Virtualization doesn’t just free us from fights over which version of Linux to use, but which operating system entirely. With virtualization you can run Linux on Windows, or Windows on Mac, or FreeBSD on Linux, or whatever. In particular, it means you can run Linux on seL4. This is interesting because all the mainstream operating systems have structural vulnerabilities that mean they inevitably tend to get breached, and when somebody gets into the OS that’s running the virtualization layer it means they get into all the hosted VMs as well, regardless of their OS. While it’s still early days, initial indications are that seL4 makes a much more solid base for the virtualization layer than Linux or the others, while still allowing the vast bulk of the code that needs to run to continue working in its familiar environment.

By providing a secure base for the virtualization layer, you can provide a safe place to stand for datacenter operators and other providers of virtualized services. You have to replace some of the software that manages your datacenter, but the datacenter’s customers don’t have to change anything to benefit from this; indeed, they need not even be aware that you’ve done it.

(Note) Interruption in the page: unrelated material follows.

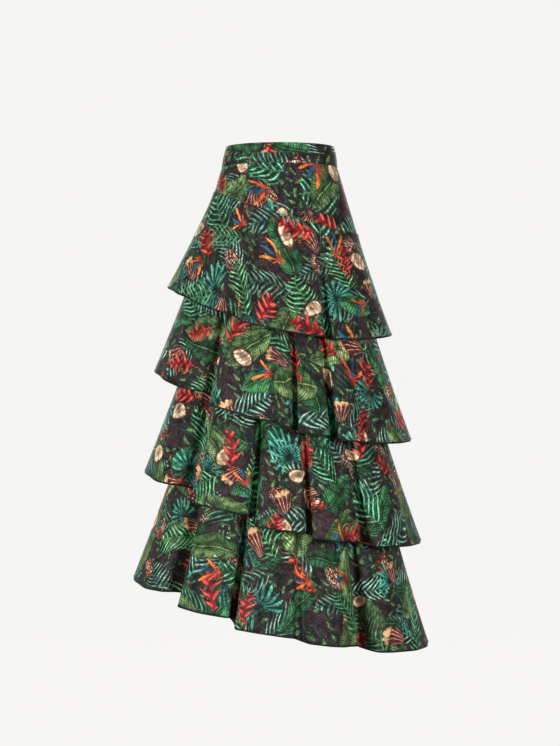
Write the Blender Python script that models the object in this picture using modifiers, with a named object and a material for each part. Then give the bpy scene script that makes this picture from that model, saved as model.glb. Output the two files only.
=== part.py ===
"""Tiered maxi skirt with a slanted hem, in the shape it has when worn: open at the waist and the hem.

Metres, +Z up, the front of the skirt faces -Y. The origin is the middle of the waist, half way up
the waistband. Every cloth piece is an open surface, worked out from rings, with a Solidify wall.
Angles run round the wearer: 0 at the centre front, +90 at the wearer's left side, which is +X. The
side seams lie a little behind the widest line, as the photo shows neither them nor the zip.
"""
import math
from collections import namedtuple

import bmesh
import bpy
import numpy as np
from mathutils import Matrix, Vector

# Cloth and seams
CLOTH = 0.0012
BAND_CLOTH = 0.0020
SIDE_SEAM_ANGLE = 100.0
SIDE_SEAM_GAP = 0.0004
BAND_SEAM_GAP = 0.0003
SEAT_GAP = 0.0005
COLUMN_STEP = 5.0
DIP_POWER = 1.5
BACK_DIP = 0.8
FLARE_POWER = 1.1  # above 1, a flounce starts out steep and spreads more towards its hem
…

This idea of giving applications a secure place to run, a place where the rules make sense and critical invariants can be relied upon – what I like to call an island of sanity – is not limited to hardware virtualization. “Frozen Realms”, currently working its slow way through the JavaScript standardization process, is a proposal to apply ocap-based compartmentalization principles to the execution environment of JavaScript code in the web browser.

The stock JavaScript environment is highly plastic; code can rearrange, reconfigure, redefine, and extend what’s there to an extraordinary degree. This massive flexibility is both blessing and curse. On the blessing side, it’s just plain useful. In particular, a piece of code that relies on features or behavior from a newer version of the language standard can patch the environment of an older implementation to emulate the newer pieces that it needs (albeit sometimes with a substantial performance penalty). This malleability is essential to how the language evolves without breaking the web. On the other hand, it makes it treacherous to combine code from different providers, since it’s very easy for one chunk of code to undermine the invariants that another part relies on. This is a substantial maintenance burden for application developers, and especially for the creators of application frameworks and widely used libraries. And this before we even consider what can happen if code behaves maliciously.

Frozen Realms is a scheme to let you to create an isolated execution environment, configure it with whatever modifications and enhancements it requires, lock it down so that it is henceforth immutable, and then load and execute code within it. One of the goals of Frozen Realms is to enable defensively consistent software – code that can protect its invariants against arbitrary or improper behavior by things it’s interoperating with. In a frozen realm, you can rely on things not to change beneath you unpredictably. In particular, you could load independent pieces of software from separate developers (who perhaps don’t entirely trust each other) into a common realm, and then allow these to interact safely. Ocaps are key to making this work. All of the ocap coding patterns mentioned earlier become available as trustworthy tools, since the requisite invariants are guaranteed. Because the environment is immutable, the only way pieces of code can affect each other is via object references they pass between them. Because all external authority enters the environment via object references originating outside it, rather than being ambiently available, you have control over what any piece of code will be allowed to do. Most significantly, you can have assurances about what it will not be allowed to do.

Distributed services

There are many problems in the distributed services arena for which the capability approach can be helpful. In the interest of not making this already long essay even longer, I’ll just talk here about one of the most important: the service chaining problem, for which the ACL approach has no satisfactory solution at all.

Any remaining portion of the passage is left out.